8. It is the site of a very advanced Nok culture and civilization who lived there from around 3000BC and disappeared in the late first millenium.

7. Its National Museum is one of the best in the country, and it boasts of some fine specimens of Nok terracotta heads and artifacts dating from between 500 BC to AD 200. It also incorporates the Museum of Traditional Nigerian Architecture with life-size replicas of a variety of buildings, from the walls of Kano and the Mosque at Zaria to a Tiv village. (Source Wikipedia)

6. The state has over forty ethno-linguistic groups, some of the largest in the country as far as linguistic diversity is concerned.

5. It has the potential to be – as it has always been – one of the best places to live in Nigeria.

4. You will have a beautiful photographic artwork hanging in your living room, signed by KTravula, all the way from the Midwest of the United States.
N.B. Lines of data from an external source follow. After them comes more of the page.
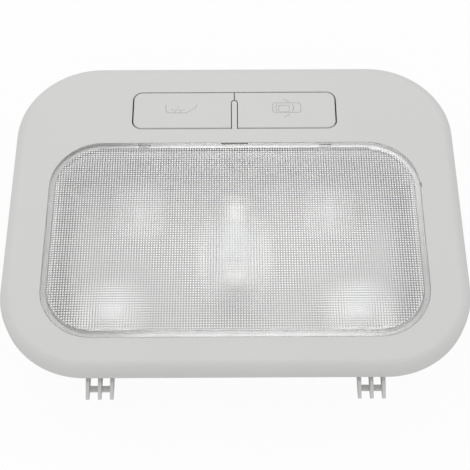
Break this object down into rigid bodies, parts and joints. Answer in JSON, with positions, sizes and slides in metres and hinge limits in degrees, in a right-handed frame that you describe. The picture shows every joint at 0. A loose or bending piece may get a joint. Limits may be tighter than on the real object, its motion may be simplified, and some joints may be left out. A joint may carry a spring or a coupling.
{
  "type": "car dome light",
  "caption": "Roof lamp for a car: rounded bezel, snap-in prismatic lens over a festoon bulb, rocker buttons on plunger switches, hook tabs, spring clips and a rear connector socket.",
  "frame": {"origin": "middle of the bezel's rim, on the plane that seats on the roof lining", "axes": "+Z out of the lens and front face, +Y from the lens towards the buttons (up in the picture), -Y towards the hook tabs, +X to the right of someone looking at the lens; the lamp is stored lying on its back, and in the car it is turned over so that +Z points down into the cabin"},
  "size_m": [0.1752, 0.1412, 0.0338],
  "materials": {
    "trim_plastic": "fine matt mould grain",
    "lens_polycarbonate": "clear, with a square prism field",
    "housing_plastic": "plain moulded",
    "foam": "closed-cell foam",
    "reflector_plastic": "glossy white",
    "bright_steel": "bright rolled",
    "bulb_glass": "clear drawn glass",
    "nickel_cap": "nickel plated",
    "tungsten": "drawn wire",
    "contact_brass": "stamped sheet",
    "switch_plastic": "moulded",
    "plunger_plastic": "moulded",
    "spring_steel": "tempered and phosphated",
    "zinc_steel": "zinc plated"
  },
  "bodies": {
    "lamp": {"bezel": "trim_plastic", "lens": "lens_polycarbonate", "rear_housing": "housing_plastic", "foam_pads": "foam", "reflector": "reflector_plastic", "heat_shield": "bright_steel", "bulb_glass": "bulb_glass", "bulb_cap_lower": "nickel_cap", "bulb_cap_upper": "nickel_cap", "bulb_filament": "tungsten", "bulb_contact_lower": "bright_steel", "bulb_contact_upper": "bright_steel", "left_switch_case": "switch_plastic", "right_switch_case": "switch_plastic", "left_plunger_spring": "spring_steel", "right_plunger_spring": "spring_steel", "busbar_supply": "contact_brass", "busbar_common": "contact_brass", "busbar_ground": "contact_brass", "busbar_door": "contact_brass", "housing_screws": "zinc_steel", "lamp_screws": "zinc_steel", "roof_clip_left": "spring_steel", "roof_clip_right": "spring_steel"},
    "left_rocker": {"left_button": "trim_plastic"},
    "right_rocker": {"right_button": "trim_plastic"},
    "left_switch_plunger": {"left_plunger": "plunger_plastic"},
    "right_switch_plunger": {"right_plunger": "plunger_plastic"}
  },
  "joints": [
    {"name": "left_button_press", "type": "hinge", "parent": "lamp", "child": "left_rocker", "pos_m": [-0.0207, 0.0518, 0.0036], "axis": [1, 0, 0], "range_deg": [0, 7], "stiffness_Nm_per_rad": 0.02, "springref_deg": -5.73},
    {"name": "right_button_press", "type": "hinge", "parent": "lamp", "child": "right_rocker", "pos_m": [0.0207, 0.0518, 0.0036], "axis": [1, 0, 0], "range_deg": [0, 7], "stiffness_Nm_per_rad": 0.02, "springref_deg": -5.73},
    {"name": "left_plunger_slide", "type": "slide", "parent": "lamp", "child": "left_switch_plunger", "axis": [0, 0, -1], "range_m": [0, 0.00125], "deforming": ["left_plunger_spring"]},
    {"name": "right_plunger_slide", "type": "slide", "parent": "lamp", "child": "right_switch_plunger", "axis": [0, 0, -1], "range_m": [0, 0.00125], "deforming": ["right_plunger_spring"]}
  ],
  "couplings": [
    {"joint": "left_plunger_slide", "follows": "left_button_press", "m_per_rad": 0.01},
    {"joint": "right_plunger_slide", "follows": "right_button_press", "m_per_rad": 0.01}
  ]
}
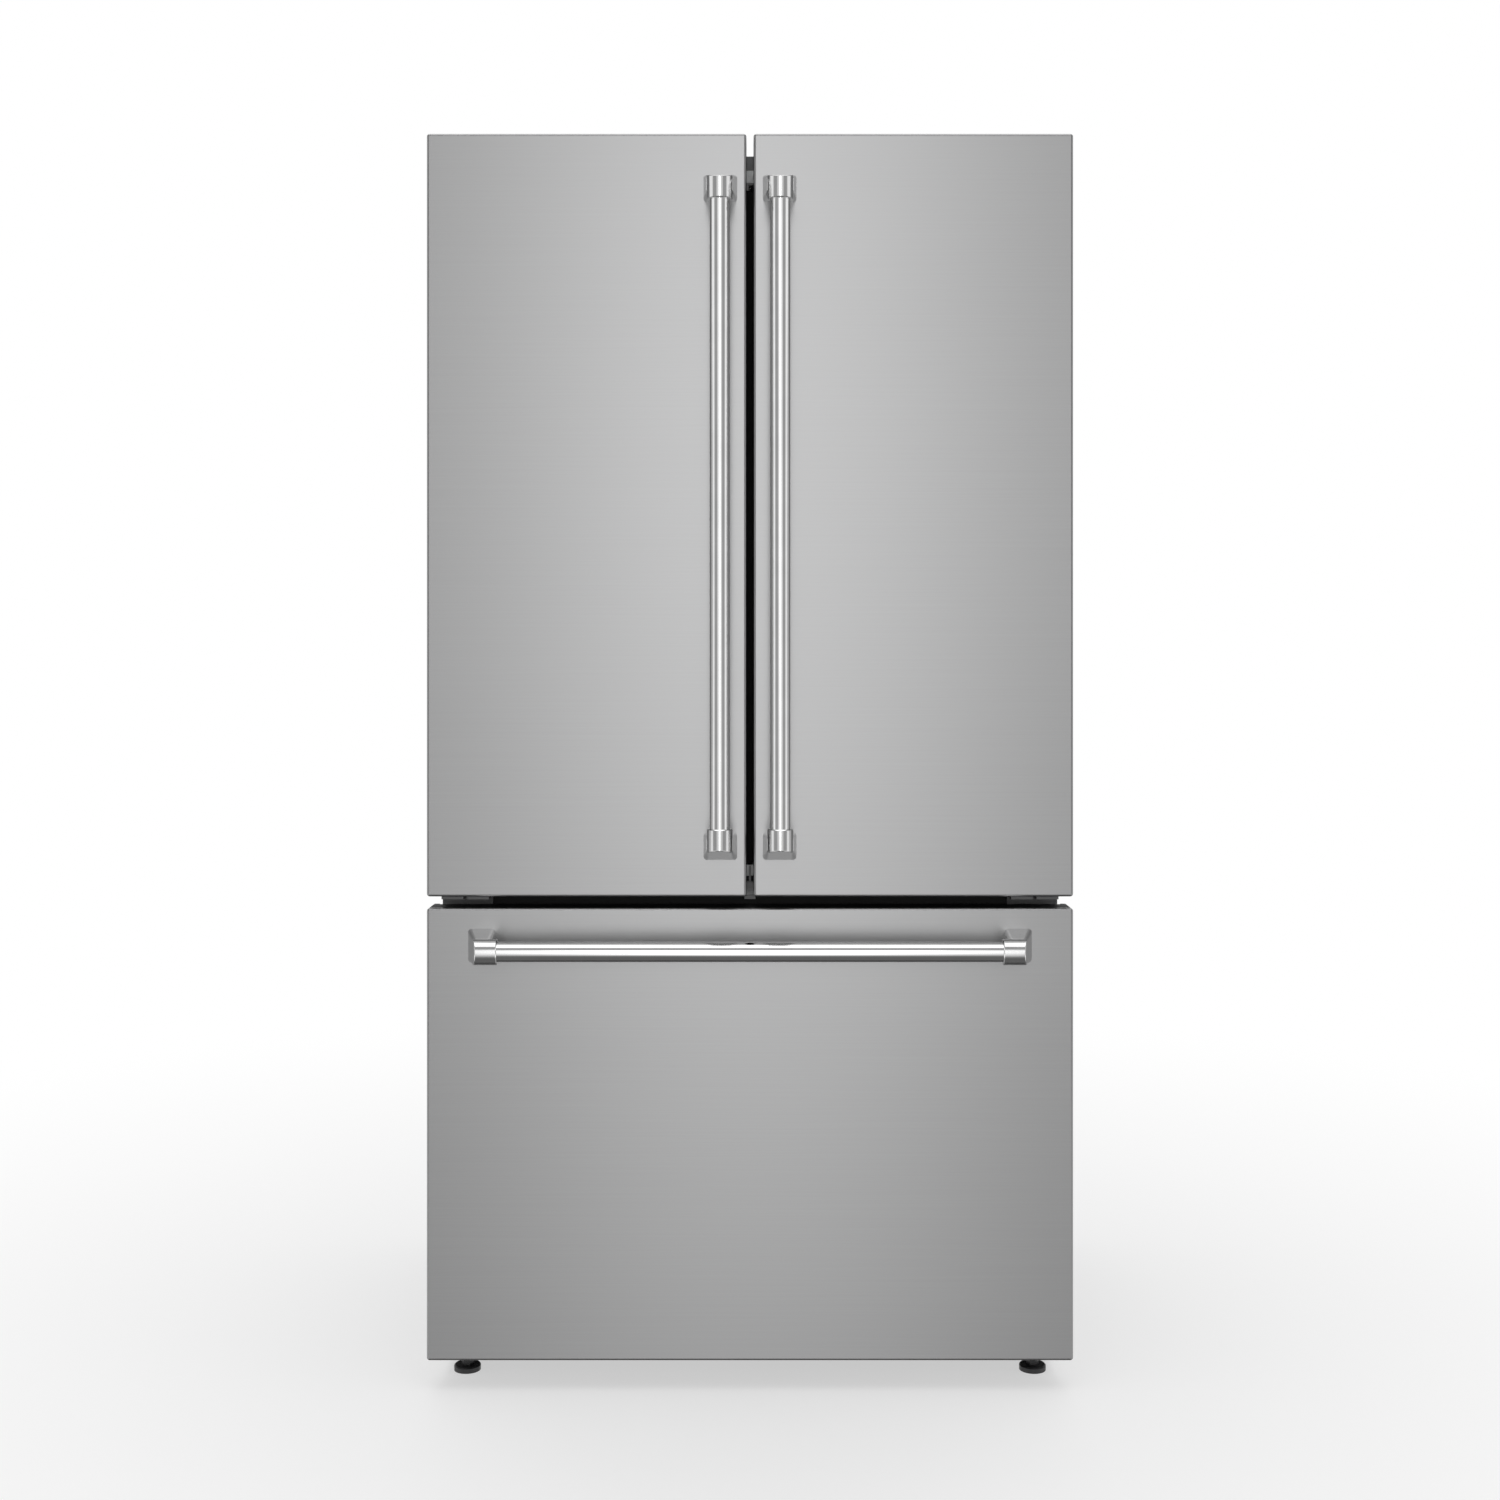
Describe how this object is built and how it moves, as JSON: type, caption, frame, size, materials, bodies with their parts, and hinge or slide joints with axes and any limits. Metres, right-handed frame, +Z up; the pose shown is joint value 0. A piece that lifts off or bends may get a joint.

3. You will have something to show for it beyond the beautiful photograph hanging in your living room: a peace of mind that comes from giving.

2. For Nigerians, you will have done your little part to contribute to the progress of the country Nigeria, without having to occupy a government office, and be sure that your money is making an impact, and not going to a corrupt pocket.

1. I said so. And you love me, don’t you?


PS: That photo above is of the famous Riyom Rocks. It is located in Riyom, the local government in which I spent twelve months in 2005/2006 on the National Youth Service programme. (Picture Source: Paramino.)

PSS: I got an $80 cheque from Clarissa today, as donation to Jos. She had mistakenly addressed it to Access Bank Nigeria instead of to me, but that’s fine. I can’t post the cheque to Nigeria because no Nigerian bank will cash an American cheque. On Monday therefore, I will make her re-write it, address it to me, I’ll cash it and transfer it to the Access Bank Account of the Nigerian Red Cross for Jos Relief or send by Western Union to them, or to someone who will pay it into the Access Bank Account and provide me with proof. It shouldn’t be so hard jare!